One relevant property that the flint might have is not that of being an arrowhead, but that of being the matter of one. In fact, if the treatment of things like arrowheads as qua objects is on the right lines, the flint must have that property.14 So, there must exist an object the flint qua matter of an arrowhead. Might this qua object itself be the arrowhead? There are reasons to be cautious about such an identification. The flint will only have the property of being the matter of an arrowhead if there is some qua object, of which it is the basis, which is the arrowhead. To take that object itself to be the flint qua matter of an arrowhead (i.e. the flint qua being the basis of a qua object that is an arrowhead) seems to invite worries about well-foundedness.15 Exactly how to make precise these worries is beyond the scope of this paper and it is conceivable that they might be finessed in such a way as not to disallow the identification of the arrowhead with the very object, the flint qua matter of an arrowhead.
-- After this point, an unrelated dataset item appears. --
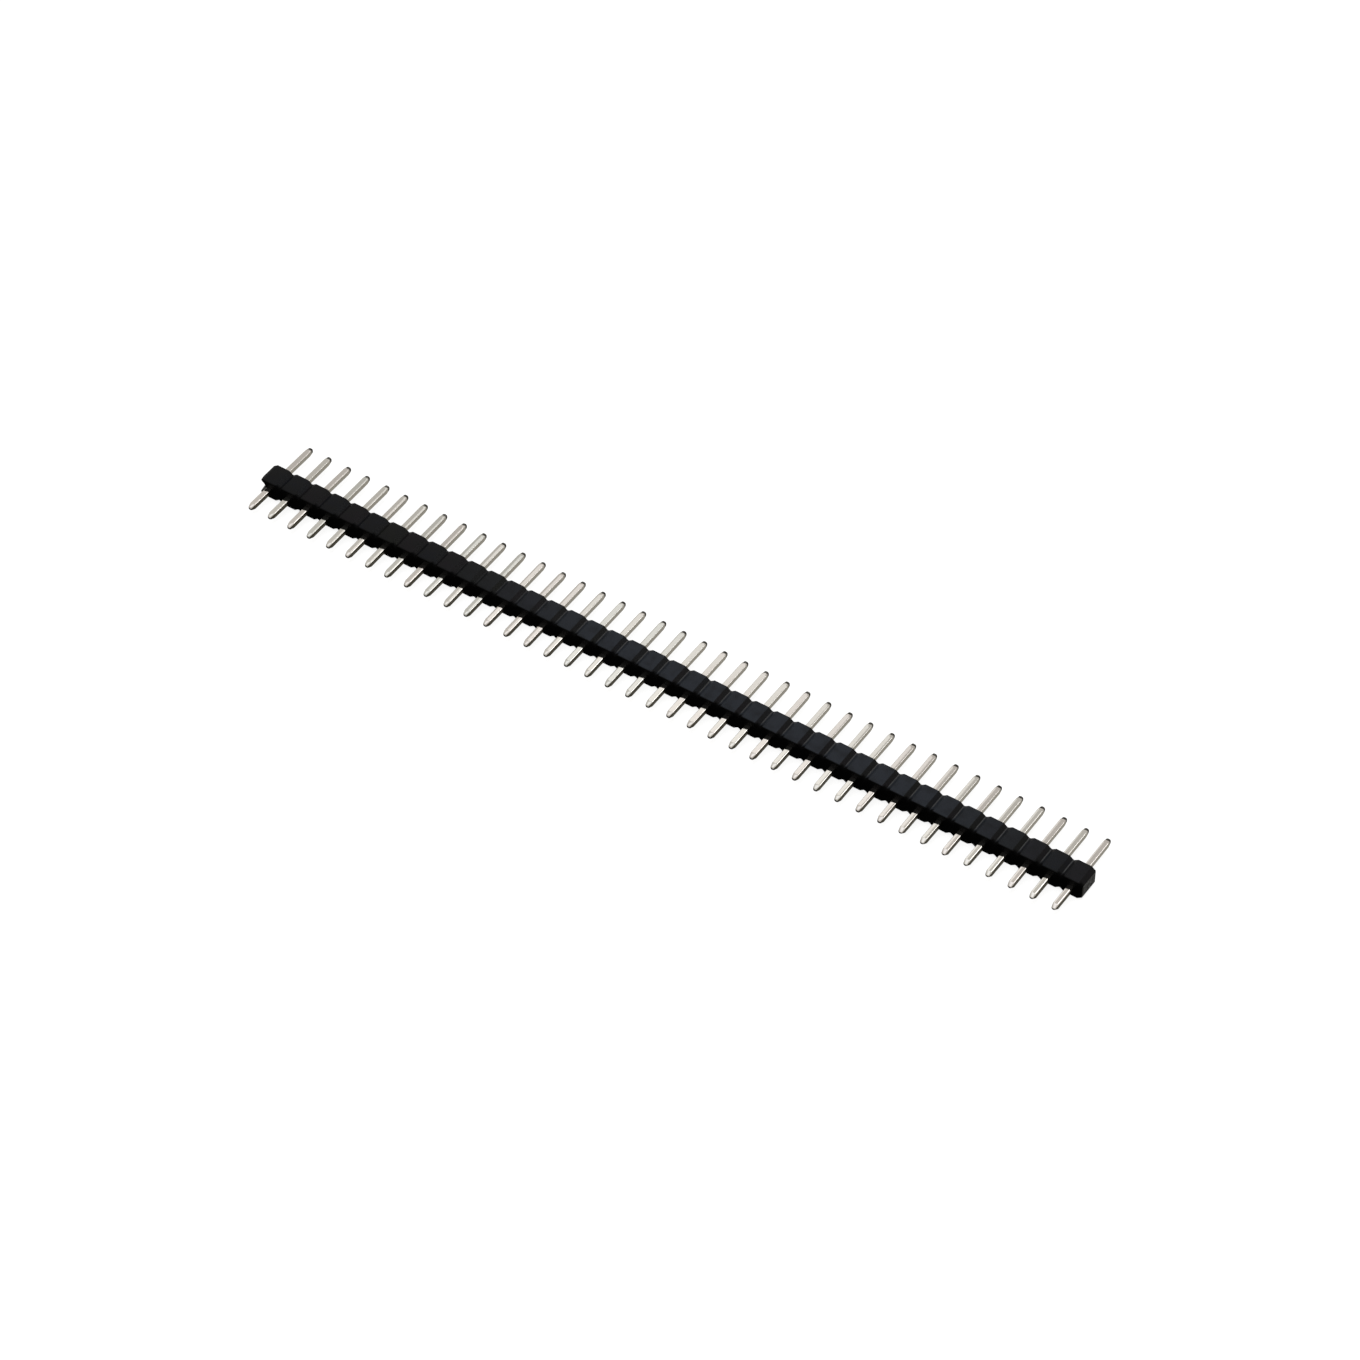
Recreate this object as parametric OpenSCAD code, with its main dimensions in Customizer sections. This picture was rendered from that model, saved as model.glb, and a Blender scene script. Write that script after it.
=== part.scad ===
// Break-away pin header strip: a row of square pins through one moulded insulator.
// The strip lies on the flats of its insulator, as it rests on a bench.
// X runs along the row, Y along the pins towards the long mating side, and Z is up.
// The origin is on the bench, under the middle of the row and halfway along the pins.

/* [Row] */
// Number of pins in the row
pin_count = 40; // [2:1:59]
// Distance from one pin to the next
pitch = 2.54; // [2.1:0.01:3.1]

/* [Insulator] */
// Depth of the insulator, along the pins
body_depth = 2.7; // [1.8:0.05:5]
// Height of the insulator, across the flats of its octagons
body_height = 2.4; // [1.8:0.05:3.5]
// Width of the flat above and below each pin
flat_width = 1.54; // [0.9:0.02:1.9]
// Depth of the V-notches between two positions, where the strip snaps apart
notch_depth = 0.38; // [0.1:0.01:0.45]

/* [Pins] */
// Side of the square pin
pin_side = 0.64; // [0.5:0.01:0.8]
// Radius of the pin's four long edges
pin_edge_radius = 0.06; // [0.02:0.01:0.1]
// Length of the mating side, from the insulator to the tip
mating_length = 4.75; // [2:0.1:15]
// Length of the solder tail, from the insulator to the tip
tail_length = 3.35; // [2:0.1:15]
// Length of the tapered nose at both ends of a pin
nose_length = 0.7; // [0.3:0.05:1.2]
// Width of the blunt end of a nose
nose_width = 0.38; // [0.2:0.01:0.45]
// Clearance on each side of a pin in its hole
hole_clearance = 0.01; // [0.005:0.005:0.05]

/* [Snapped end] */
// Radius of the scoop that broke out of the first position, at its solder-side corner
chip_radius = 1; // [0.4:0.05:1.1]
// How far the scoop reaches along the snapped end, from the solder face
chip_reach = 1.5; // [0.5:0.05:1.5]
// Plastic left between the scoop and the first pin's hole
chip_wall = 0.05; // [0.03:0.01:0.3]
// Height of the scoop's middle above the pin's middle
chip_rise = 0.1; // [0:0.02:0.4]

/* [Hidden] */
$fn = 64;
// How far a cut runs past the faces that it goes through
past = 1;
row_length = pin_count * pitch;
pin_length = tail_length + body_depth + mating_length;
pin_height = body_height / 2;
solder_face = tail_length - pin_length / 2;
hole_side = pin_side + 2 * hole_clearance;
// The nose is bounded by arcs that leave the straight shank without a corner
nose_inset = (pin_side - nose_width) / 2;
nose_arc = (pow(nose_inset, 2) + pow(nose_length, 2)) / (2 * nose_inset);

function pin_name(i) = str("pin_", i < 10 ? "0" : "", i);
function pin_x(i) = (i - (pin_count + 1) / 2) * pitch;

// Turns an outline of X and Z into a prism that runs along Y from 0
module along_pins(length) {
    rotate([90, 0, 0]) mirror([0, 0, 1]) linear_extrude(length) children();
}

// One position, seen along the pins: an octagon from notch root to notch root
module position_outline() {
    root = body_height / 2 - notch_depth;
    polygon([
        [-pitch / 2, -root], [-flat_width / 2, -body_height / 2],
        [flat_width / 2, -body_height / 2], [pitch / 2, -root],
        [pitch / 2, root], [flat_width / 2, body_height / 2],
        [-flat_width / 2, body_height / 2], [-pitch / 2, root]
    ]);
}

// The hollow left by the piece of plastic that broke off at the snapped end's corner
module chip() {
    end_x = -row_length / 2;
    wall_x = pin_x(1) - hole_side / 2 - chip_wall;
    reach_x = wall_x - end_x;
    turn = atan2(chip_reach, reach_x);
    // The axis runs level, parallel to the line from the hole's wall to the far end of the reach
    translate([wall_x, solder_face, pin_height + chip_rise])
        rotate([0, 0, -turn])
            translate([0, -chip_radius, 0])
                rotate([0, 90, 0])
                    cylinder(r = chip_radius, h = 2 * (norm([reach_x, chip_reach]) + past), center = true);
}

// The whole moulding, one octagon for each pin, with a square hole through each
module insulator() {
    color([0.09, 0.09, 0.1])
        difference() {
            translate([0, solder_face, pin_height])
                along_pins(body_depth)
                    difference() {
                        for (i = [1:pin_count]) translate([pin_x(i), 0]) position_outline();
                        for (i = [1:pin_count]) translate([pin_x(i), 0]) square(hole_side, center = true);
                    }
            chip();
        }
}

// A nose narrows in two arcs from the shank to its blunt end
module nose_outline() {
    intersection() {
        translate([-pin_side / 2, 0]) square([pin_side, nose_length]);
        translate([nose_arc - pin_side / 2, 0]) circle(nose_arc);
        translate([pin_side / 2 - nose_arc, 0]) circle(nose_arc);
    }
}

// A pin seen square on: a straight shank between two noses
module pin_outline() {
    shank = pin_length - 2 * nose_length;
    square([pin_side, shank], center = true);
    for (end = [0, 1]) mirror([0, end]) translate([0, shank / 2]) nose_outline();
}

// The pin's cross-section: a square with rolled corners
module pin_section() {
    inner = pin_side - 2 * pin_edge_radius;
    square([pin_side, inner], center = true);
    square([inner, pin_side], center = true);
    for (x = [-1, 1], z = [-1, 1]) translate([x, z] * inner / 2) circle(pin_edge_radius);
}

// Both outlines and the section bound the pin, so its noses taper on all four sides
module pin(i) {
    color([0.78, 0.76, 0.72])
        translate([pin_x(i), 0, pin_height])
            intersection() {
                linear_extrude(pin_side, center = true) pin_outline();
                rotate([0, 90, 0]) linear_extrude(pin_side, center = true) pin_outline();
                translate([0, -pin_length / 2, 0]) along_pins(pin_length) pin_section();
            }
}

insulator();
for (i = [1:pin_count])
    pin(i);
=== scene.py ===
import math
import random

import bmesh
import bpy
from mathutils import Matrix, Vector, noise


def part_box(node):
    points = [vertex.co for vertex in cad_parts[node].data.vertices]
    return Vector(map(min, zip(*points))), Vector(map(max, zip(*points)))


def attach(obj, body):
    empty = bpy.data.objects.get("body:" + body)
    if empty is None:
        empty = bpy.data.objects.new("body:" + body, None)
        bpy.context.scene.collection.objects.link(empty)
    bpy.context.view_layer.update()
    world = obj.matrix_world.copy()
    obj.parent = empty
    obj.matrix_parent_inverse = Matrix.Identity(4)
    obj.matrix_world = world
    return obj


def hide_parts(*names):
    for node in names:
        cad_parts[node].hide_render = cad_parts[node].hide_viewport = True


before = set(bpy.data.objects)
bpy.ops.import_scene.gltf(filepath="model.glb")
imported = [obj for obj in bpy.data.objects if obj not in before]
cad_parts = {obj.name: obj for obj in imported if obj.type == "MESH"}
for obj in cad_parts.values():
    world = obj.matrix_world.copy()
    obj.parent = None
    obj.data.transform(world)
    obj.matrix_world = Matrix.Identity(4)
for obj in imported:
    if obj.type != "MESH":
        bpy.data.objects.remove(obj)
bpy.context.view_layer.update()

mm = 0.001
hair = 0.001 * mm    # nearer than this counts as touching
scene = bpy.context.scene

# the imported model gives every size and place
bodyLow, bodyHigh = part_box("insulator")
pinNames = sorted(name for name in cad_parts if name.startswith("pin_"))
pinLow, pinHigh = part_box(pinNames[0])
pinAxisZ = (pinLow.z + pinHigh.z) / 2
pinHalf = (pinHigh.x - pinLow.x) / 2
pinPitch = (bodyHigh.x - bodyLow.x) / len(pinNames)
print(f"frame: {len(pinNames)} pins, pitch {pinPitch / mm:.2f} mm")


class Wire:
    # one output socket, so that shader maths reads as an ordinary expression
    def __init__(self, tree, socket=None):
        self.tree = tree
        self.socket = socket

    def node(self, kind, settings=None, sockets=None, out=0):
        # settings come first, because some of them change which sockets there are
        made = self.tree.nodes.new(kind)
        for key, value in (settings or {}).items():
            setattr(made, key, value)
        for key, value in (sockets or {}).items():
            if isinstance(value, Wire):
                self.tree.links.new(value.socket, made.inputs[key])
            else:
                made.inputs[key].default_value = value
        return Wire(self.tree, made.outputs[out])

    def maths(self, operation, first, second=0.0):
        return self.node("ShaderNodeMath", {"operation": operation}, {0: first, 1: second})

    def __add__(self, other):
        return self.maths("ADD", self, other)

    def __radd__(self, other):
        return self.maths("ADD", other, self)

    def __sub__(self, other):
        return self.maths("SUBTRACT", self, other)

    def __rsub__(self, other):
        return self.maths("SUBTRACT", other, self)

    def __mul__(self, other):
        return self.maths("MULTIPLY", self, other)

    def __rmul__(self, other):
        return self.maths("MULTIPLY", other, self)

    def __abs__(self):
        return self.maths("ABSOLUTE", self)

    def ramp(self, low, high, toLow=0.0, toHigh=1.0):
        # a smooth step from low to high
        return self.node("ShaderNodeMapRange", {"interpolation_type": "SMOOTHSTEP"},
                         {"Value": self, "From Min": low, "From Max": high,
                          "To Min": toLow, "To Max": toHigh})

    def blend(self, first, second):
        # self is the factor between two colours
        return self.node("ShaderNodeMix", {"data_type": "RGBA"}, {0: self, 6: first, 7: second}, out=2)

    def stretch(self, scale):
        # self is a vector
        return self.node("ShaderNodeVectorMath", {"operation": "MULTIPLY"}, {0: self, 1: scale})

    def dimmed(self, amount):
        # self is a colour
        return self.node("ShaderNodeVectorMath", {"operation": "SCALE"}, {0: self, "Scale": amount})

    def noiseHere(self, scale, detail, roughness=0.5):
        # self is a place
        return self.node("ShaderNodeTexNoise", {},
                         {"Vector": self, "Scale": scale, "Detail": detail, "Roughness": roughness})

    def relief(self, depth, under=None):
        # self is a height, and depth is what a height of 1 stands for, in m
        sockets = {"Strength": 1.0, "Distance": depth, "Height": self}
        if under:
            sockets["Normal"] = under
        return self.node("ShaderNodeBump", {}, sockets)

    def part(self, axis):
        return self.node("ShaderNodeSeparateXYZ", {}, {0: self}, out="XYZ".index(axis))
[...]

But perhaps a superior candidate for identification with the arrowhead would be the flint qua having been intentionally worked on with the aim that it should be the matter of an arrowhead. (I shall abbreviate this property, or others of similar form, as Int.) Since being the matter of an arrowhead is not here taken as a property of the flint, but occurs only in the content of an intention, problems about well-foundedness would likely be avoided. So, let us take this qua object (the flint qua Int) to be the best candidate for identification with the arrowhead that Fine’s theory can offer. Still, the theory comes up short, I shall argue, in its attempt to combine realism with an account on which essence, origin and telos are integrated in the manner of Aristotle’s theory.